Shumpert is scoring 11.2 points per game (up drastically from the 6.8 and 6.7 points, he averaged in each of his two prior seasons). He’s also shooting a career high 44.5 percent from the field after declining each year, from 40.1 percent as a rookie, to 39.6 percent the following year, to just 37.8 percent last season. From three-point range, Shumpert is at 40 percent, back to where he was two years ago (40.2 percent) after he dipped to 33.3 percent last season.
He also scored in double figures in 10 of the Knicks’ first 17 games this season, something he did only 19 times in 74 games last season.
Meanwhile, prior to Shumpert excelling this year, Hardaway saw less time in preseason as he struggled to learn New York’s new triangle offense under rookie head coach Derek Fisher. And after earlier reports during the summer that Hardaway was improving on the poor defense he showed last season, he has been even worse in that regard this year.
While Hardaway’s offensive rating (the points per 100 possessions a player’s team scores while he’s on the court) has remained relatively constant (going from 103.3 last season to 103.5 this year), his already deficient defensive rating (the points per 100 possessions a player’s team allows while he’s on the floor) has declined since last year (from 109.2 a to 110.2 this season), yielding an even worse negative net rating this season (-6.7) than last season (-5.9).
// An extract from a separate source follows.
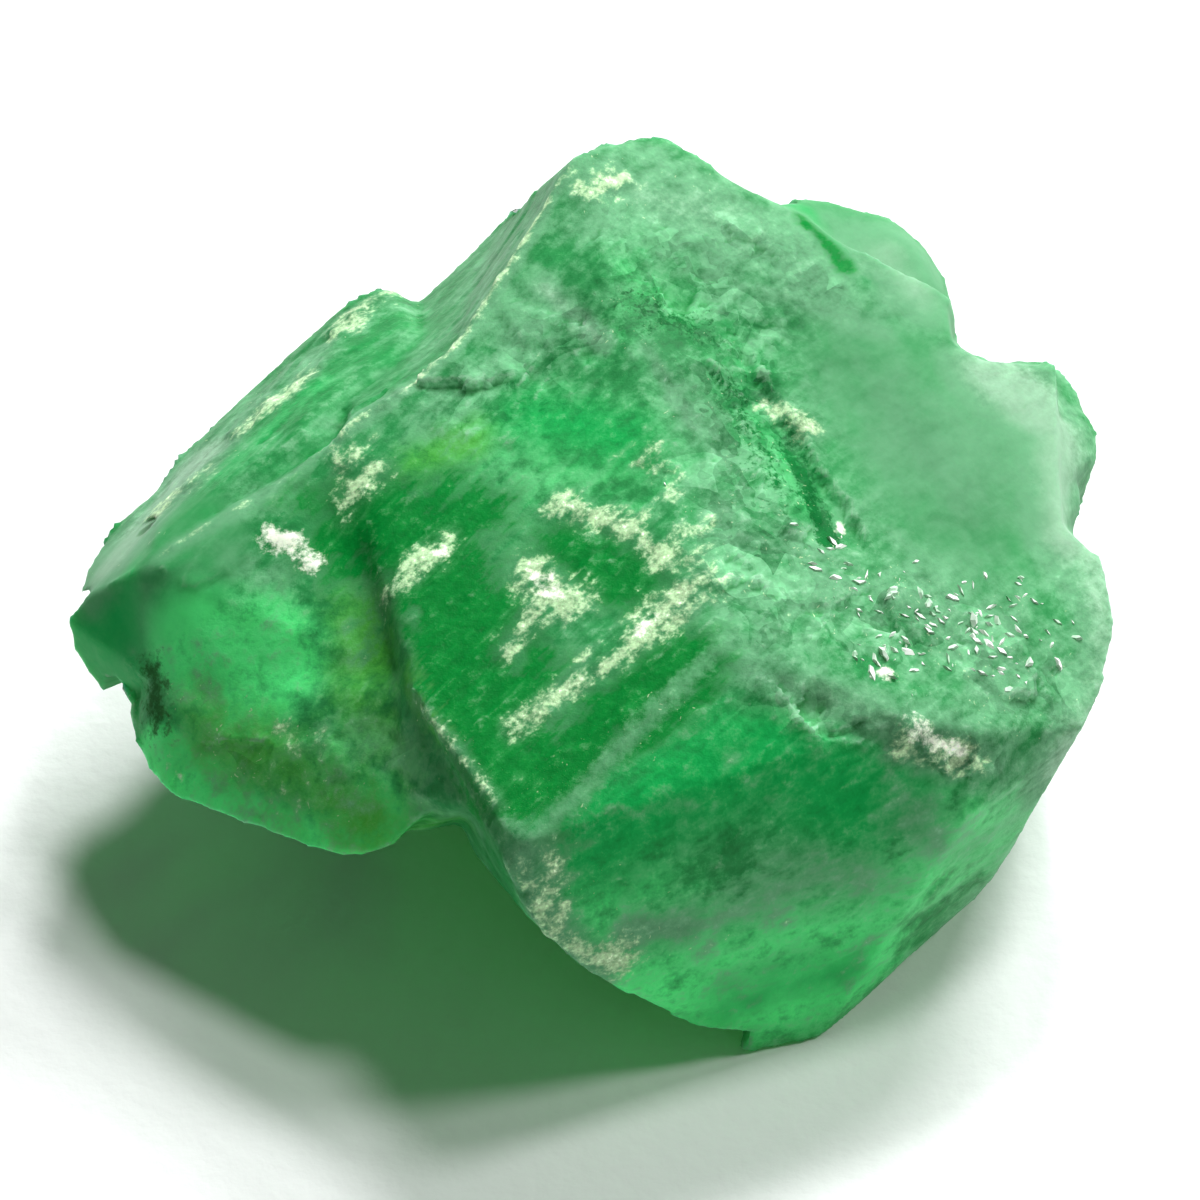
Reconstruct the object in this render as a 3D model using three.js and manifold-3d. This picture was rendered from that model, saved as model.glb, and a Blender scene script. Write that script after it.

Offensively, Hardaway has shown the ability to hit three-pointers and excel in transition. But he’s been too inconsistent. Since his defense is lacking, he doesn’t rebound (he had only 1.5 boards per game last year, and has just one per contest this season) and doesn’t hand out assists much (he recorded 0.8 per game last season and has only 1.2 per contest this year), he’s seeing the floor less (logging just 17.8 minutes per game this year after averaging 23.1 minutes last season) in Fisher’s system.
When he’s seen time this year, his production has gone down. Partly due to playing fewer minutes, Hardaway’s scoring average has dropped from 10.2 points per game last year to 8.9 this season. More troubling are his worsened shooting percentages between last year and this year. After shooting 42.8 percent overall and 36.3 percent from three-point range last year, Hardaway is shooting just 41 percent overall and 33.9 percent from behind the arc this season.
So far, that’s the opposite trend of what the Knicks had hoped for with Hardaway, who they thought could build off of a largely solid first year in the league.
It’s ironic that with Hardaway regressing and Shumpert improving greatly, it was Shumpert who was recently told to wait on a contract extension while Hardaway’s third year option was picked up by New York days before the season began.
With Shumpert, that seems to have paid off for the Knicks thus far, as the previously underachieving guard has found his game while stating that he’s not worried about his contract status, and that he believes any contract negotiations will take care of themselves as long as he continues to have a good season.
Hardaway, however, is beginning to take the type of wrong turn that Shumpert did last season.
For New York to successfully execute its eventual plan of bringing in help for Anthony and Calderon, to mix with reliable young pieces (or to trade them for other valuable veterans), in building an Eastern Conference contender, the Knicks will need Hardaway and Shumpert to finally shine at the same time.